Mengutip budayawan Banyumas, Ahmad Tohari, Kompas mengatakan
selama ratusan tahun Dialek Banyumasan ini dianggap inferior daripada bahasa
Jawa bagian tengah yang dituturkan masyarakat Solo, Yogyakarta dan sekitarnya.
Padahal, menurut novelis trilogi Ronggeng Dukuh Paruk ini,
dialek Banyumasan mempunyai struktur gramatikal bahasa yang lebih dekat dengan
bahasa Jawa Kuno, yaitu akar bahasa Jawa.
Saya teringat saat
mengadakan Pelatihan Menulis Nganggit Nganggo Basa Using untuk guru-guru Basa
Using se Kabupaten Banyuwangi di aula Dinas Pendidikan Banyuwangi.
Salah seorang peserta, mengatakan dengan lantang, ia
cenderung malas mengajarkan bahasa Using karena “kasar” dan “tidak punya bahasa
alus.”
Contoh yang dipakai oleh penanya tersebut adalah: “Pak Guru,
cangkeme ana upane.” Menurutnya, bagaimana mungkin seorang murid berbicara dengan gurunya
menggunakan kata “cangkem.”
Yang disebut oleh Ahmad Tohari sebagai gramatikal bahasa
yang lebih dekat dengan bahasa Jawa Kuno, pun terjadi dalam bahasa Using
Belambangan. Bahasa ini mempunya akar yang sama yaitu bahasa Jawa kuno (Kawi).
Bahasa Kawi tidak mengenal unggah-ungguh kasar halus yang membedakan penutur
dari segi kasta sosialnya.

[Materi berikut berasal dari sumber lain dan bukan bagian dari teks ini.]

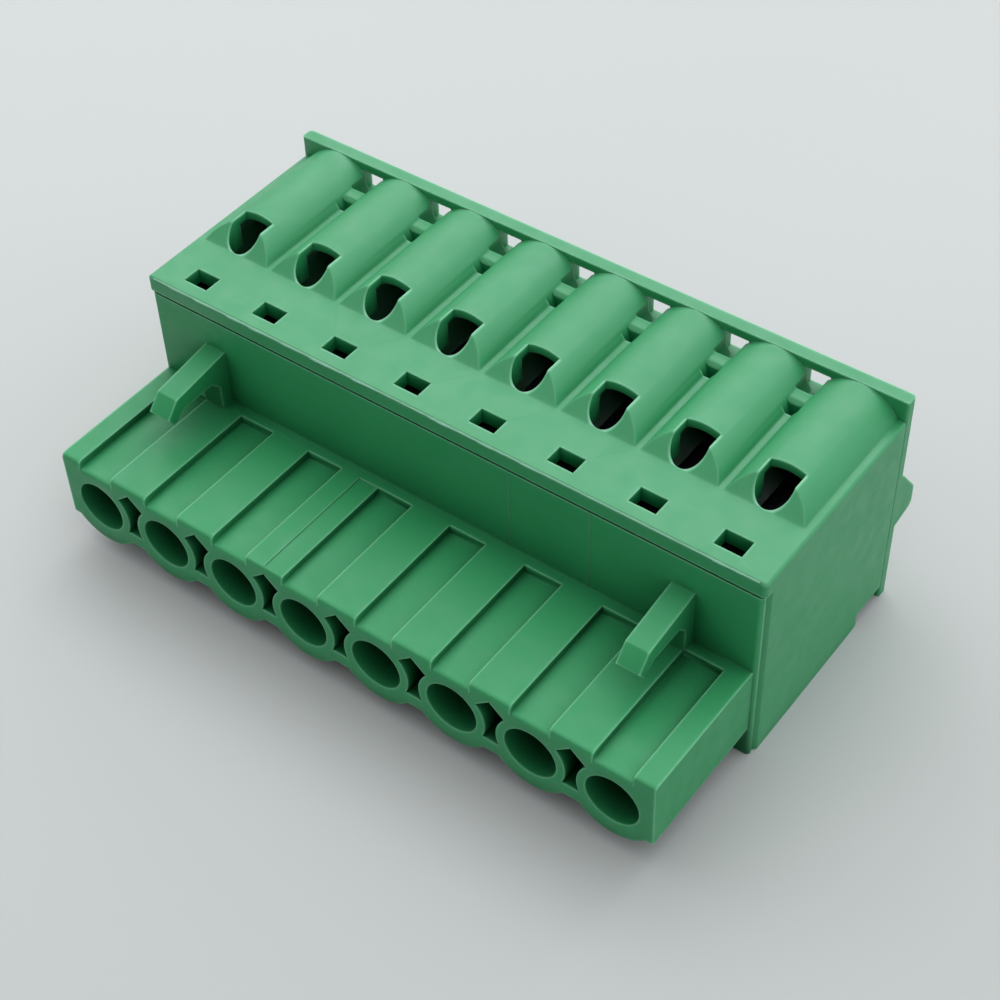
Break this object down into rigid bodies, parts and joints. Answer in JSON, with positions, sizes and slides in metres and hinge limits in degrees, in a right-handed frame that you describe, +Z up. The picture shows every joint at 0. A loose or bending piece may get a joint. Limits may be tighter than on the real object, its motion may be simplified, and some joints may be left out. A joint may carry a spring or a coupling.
{
  "type": "pluggable terminal block",
  "caption": "Green plug-in screw terminal block: a row of round sockets and two latch hooks in front, half-round screw wells on top, wire and driver openings behind.",
  "frame": {"origin": "middle of the bounding box's underside, which is the plane of the housing's underside", "axes": "+X along the row of ways, +Y towards the wiring face, -Y towards the mating face, +Z up"},
  "size_m": [0.0412, 0.0252, 0.0151],
  "materials": {
    "front_plastic": "moulded green polyamide, satin",
    "housing_plastic": "moulded green polyamide, satin",
    "cover_plastic": "moulded green polyamide, satin",
    "contact_metal": "tin-plated copper alloy, stamped",
    "lever_steel": "dark blackened steel",
    "nut_steel": "dark blackened steel",
    "screw_steel": "dark blackened steel"
  },
  "bodies": {
    "plug": {"front_body": "front_plastic", "housing": "housing_plastic", "rear_cover": "cover_plastic", "contact_1": "contact_metal", "contact_2": "contact_metal", "contact_3": "contact_metal", "contact_4": "contact_metal", "contact_5": "contact_metal", "contact_6": "contact_metal", "contact_7": "contact_metal", "contact_8": "contact_metal"},
    "screw_1": {"clamp_screw_1": "screw_steel"},
    "nut_1": {"clamp_nut_1": "nut_steel"},
    "lever_1": {"clamp_lever_1": "lever_steel"},
    "screw_2": {"clamp_screw_2": "screw_steel"},
    "nut_2": {"clamp_nut_2": "nut_steel"},
    "lever_2": {"clamp_lever_2": "lever_steel"},
    "screw_3": {"clamp_screw_3": "screw_steel"},
    "nut_3": {"clamp_nut_3": "nut_steel"},
    "lever_3": {"clamp_lever_3": "lever_steel"},
    "screw_4": {"clamp_screw_4": "screw_steel"},
    "nut_4": {"clamp_nut_4": "nut_steel"},
    "lever_4": {"clamp_lever_4": "lever_steel"},
    "screw_5": {"clamp_screw_5": "screw_steel"},
    "nut_5": {"clamp_nut_5": "nut_steel"},
    "lever_5": {"clamp_lever_5": "lever_steel"},
    "screw_6": {"clamp_screw_6": "screw_steel"},
    "nut_6": {"clamp_nut_6": "nut_steel"},
    "lever_6": {"clamp_lever_6": "lever_steel"},
    "screw_7": {"clamp_screw_7": "screw_steel"},
    "nut_7": {"clamp_nut_7": "nut_steel"},
    "lever_7": {"clamp_lever_7": "lever_steel"},
    "screw_8": {"clamp_screw_8": "screw_steel"},
    "nut_8": {"clamp_nut_8": "nut_steel"},
    "lever_8": {"clamp_lever_8": "lever_steel"}
  },
  "joints": [
    {"name": "screw_turn_1", "type": "hinge", "parent": "plug", "child": "screw_1", "pos_m": [-0.01778, 0.00905, 0.0112], "axis": [0, -1, 0], "range_deg": [0, 1752]},
    {"name": "nut_travel_1", "type": "slide", "parent": "plug", "child": "nut_1", "axis": [0, 1, 0], "range_m": [0, 0.00219]},
    {"name": "lever_swing_1", "type": "hinge", "parent": "plug", "child": "lever_1", "pos_m": [-0.01778, -0.00005, 0.0059], "axis": [-1, 0, 0], "range_deg": [0, 24]},
    {"name": "screw_turn_2", "type": "hinge", "parent": "plug", "child": "screw_2", "pos_m": [-0.0127, 0.00905, 0.0112], "axis": [0, -1, 0], "range_deg": [0, 1752]},
    {"name": "nut_travel_2", "type": "slide", "parent": "plug", "child": "nut_2", "axis": [0, 1, 0], "range_m": [0, 0.00219]},
    {"name": "lever_swing_2", "type": "hinge", "parent": "plug", "child": "lever_2", "pos_m": [-0.0127, -0.00005, 0.0059], "axis": [-1, 0, 0], "range_deg": [0, 24]},
    {"name": "screw_turn_3", "type": "hinge", "parent": "plug", "child": "screw_3", "pos_m": [-0.00762, 0.00905, 0.0112], "axis": [0, -1, 0], "range_deg": [0, 1752]},
    {"name": "nut_travel_3", "type": "slide", "parent": "plug", "child": "nut_3", "axis": [0, 1, 0], "range_m": [0, 0.00219]},
    {"name": "lever_swing_3", "type": "hinge", "parent": "plug", "child": "lever_3", "pos_m": [-0.00762, -0.00005, 0.0059], "axis": [-1, 0, 0], "range_deg": [0, 24]},
    {"name": "screw_turn_4", "type": "hinge", "parent": "plug", "child": "screw_4", "pos_m": [-0.00254, 0.00905, 0.0112], "axis": [0, -1, 0], "range_deg": [0, 1752]},
    {"name": "nut_travel_4", "type": "slide", "parent": "plug", "child": "nut_4", "axis": [0, 1, 0], "range_m": [0, 0.00219]},
    {"name": "lever_swing_4", "type": "hinge", "parent": "plug", "child": "lever_4", "pos_m": [-0.00254, -0.00005, 0.0059], "axis": [-1, 0, 0], "range_deg": [0, 24]},
    {"name": "screw_turn_5", "type": "hinge", "parent": "plug", "child": "screw_5", "pos_m": [0.00254, 0.00905, 0.0112], "axis": [0, -1, 0], "range_deg": [0, 1752]},
    {"name": "nut_travel_5", "type": "slide", "parent": "plug", "child": "nut_5", "axis": [0, 1, 0], "range_m": [0, 0.00219]},
    {"name": "lever_swing_5", "type": "hinge", "parent": "plug", "child": "lever_5", "pos_m": [0.00254, -0.00005, 0.0059], "axis": [-1, 0, 0], "range_deg": [0, 24]},
    {"name": "screw_turn_6", "type": "hinge", "parent": "plug", "child": "screw_6", "pos_m": [0.00762, 0.00905, 0.0112], "axis": [0, -1, 0], "range_deg": [0, 1752]},
    {"name": "nut_travel_6", "type": "slide", "parent": "plug", "child": "nut_6", "axis": [0, 1, 0], "range_m": [0, 0.00219]},
    {"name": "lever_swing_6", "type": "hinge", "parent": "plug", "child": "lever_6", "pos_m": [0.00762, -0.00005, 0.0059], "axis": [-1, 0, 0], "range_deg": [0, 24]},
    {"name": "screw_turn_7", "type": "hinge", "parent": "plug", "child": "screw_7", "pos_m": [0.0127, 0.00905, 0.0112], "axis": [0, -1, 0], "range_deg": [0, 1752]},
    {"name": "nut_travel_7", "type": "slide", "parent": "plug", "child": "nut_7", "axis": [0, 1, 0], "range_m": [0, 0.00219]},
    {"name": "lever_swing_7", "type": "hinge", "parent": "plug", "child": "lever_7", "pos_m": [0.0127, -0.00005, 0.0059], "axis": [-1, 0, 0], "range_deg": [0, 24]},
    {"name": "screw_turn_8", "type": "hinge", "parent": "plug", "child": "screw_8", "pos_m": [0.01778, 0.00905, 0.0112], "axis": [0, -1, 0], "range_deg": [0, 1752]},
    {"name": "nut_travel_8", "type": "slide", "parent": "plug", "child": "nut_8", "axis": [0, 1, 0], "range_m": [0, 0.00219]},
    {"name": "lever_swing_8", "type": "hinge", "parent": "plug", "child": "lever_8", "pos_m": [0.01778, -0.00005, 0.0059], "axis": [-1, 0, 0], "range_deg": [0, 24]}
  ],
  "couplings": [
    {"joint": "screw_turn_1", "follows": "nut_travel_1", "rad_per_m": 13963},
    {"joint": "lever_swing_1", "follows": "nut_travel_1", "rad_per_m": 191.26},
    {"joint": "screw_turn_2", "follows": "nut_travel_2", "rad_per_m": 13963},
    {"joint": "lever_swing_2", "follows": "nut_travel_2", "rad_per_m": 191.26},
    {"joint": "screw_turn_3", "follows": "nut_travel_3", "rad_per_m": 13963},
    {"joint": "lever_swing_3", "follows": "nut_travel_3", "rad_per_m": 191.26},
    {"joint": "screw_turn_4", "follows": "nut_travel_4", "rad_per_m": 13963},
    {"joint": "lever_swing_4", "follows": "nut_travel_4", "rad_per_m": 191.26},
    {"joint": "screw_turn_5", "follows": "nut_travel_5", "rad_per_m": 13963},
    {"joint": "lever_swing_5", "follows": "nut_travel_5", "rad_per_m": 191.26},
    {"joint": "screw_turn_6", "follows": "nut_travel_6", "rad_per_m": 13963},
    {"joint": "lever_swing_6", "follows": "nut_travel_6", "rad_per_m": 191.26},
    {"joint": "screw_turn_7", "follows": "nut_travel_7", "rad_per_m": 13963},
    {"joint": "lever_swing_7", "follows": "nut_travel_7", "rad_per_m": 191.26},
    {"joint": "screw_turn_8", "follows": "nut_travel_8", "rad_per_m": 13963},
    {"joint": "lever_swing_8", "follows": "nut_travel_8", "rad_per_m": 191.26}
  ]
}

Bisa dibandingkan juga bahasa Melayu atau bahasa
Betawi.
Jadi dalam logika berbahasa murid tersebut, kalimat bahasa
Using tersebut tidak salah. Yang salah adalah cara berpikir gurunya, yang
mengharuskan sebuah bahasa punya unggah-ungguh seperti bahasa Jawa.
Memang tidak bisa dipungkiri, banyak guru-guru yang
mengajarkan bahasa Using adalah orang-orang penutur bahasa Jawa, sehingga
mereka mempunya rasa yang berbeda dengan penutur bahasa Using. Dan kehadiran
masyarakat keturunan Jawa di Banyuwangi hampir menyamai jumlah orang asli
Banyuwangi. Sehingga banyak nilai-nilai budaya, termasuk bahasa ini, yang
membuat masyarakat keturunan Jawa mengalami gegar budaya (culture shock). Dan berlanjut pada kesimpulan bahwa orang Using itu
kasar, karena bahasanya yang egaliter.
Saya katakan terhadap guru tersebut, jangan mengukur badan
kita dengan menggunakan baju orang lain. Cara bicara orang Using berbeda dengan
orang Jawa. Tidak menggunakan unggah-ungguh bukan berarti kasar.
Menurut thesis Doktor Suparman Herusantosa di Universitas
Indonesia, berjudul Bahasa Using di
Kabupaten Banyuwangi (1987), Bahasa Using lah yang
sebenarnya masih memegang erat akarnya, yaitu bahasa Jawa Kuno. Bahasa Jawa dan
bahasa Using, sesama turunan dari Bahasa Jawa Kuno, diperkirakan mengalami
perpisahan dengan bahasa induknya sekitar tahun 1163 atau 1174 Masehi.
Jadi bahasa Using tanpa kosa kata yang membedakan orang dari
strata sosialnya merupakan sebuah bahasa yang utuh, yang tersendiri berbeda
dari bahasa Jawa. Gunakan lah bahasa Using sebisa mungkin, pada tempatnya, dan gunakan
bahasa lain pada tempatnya. Dengan begini, kesalahpahaman bisa dihindari. Dan bahasa Using menjadi tegak berdiri sejajar dengan bahasa lainnya.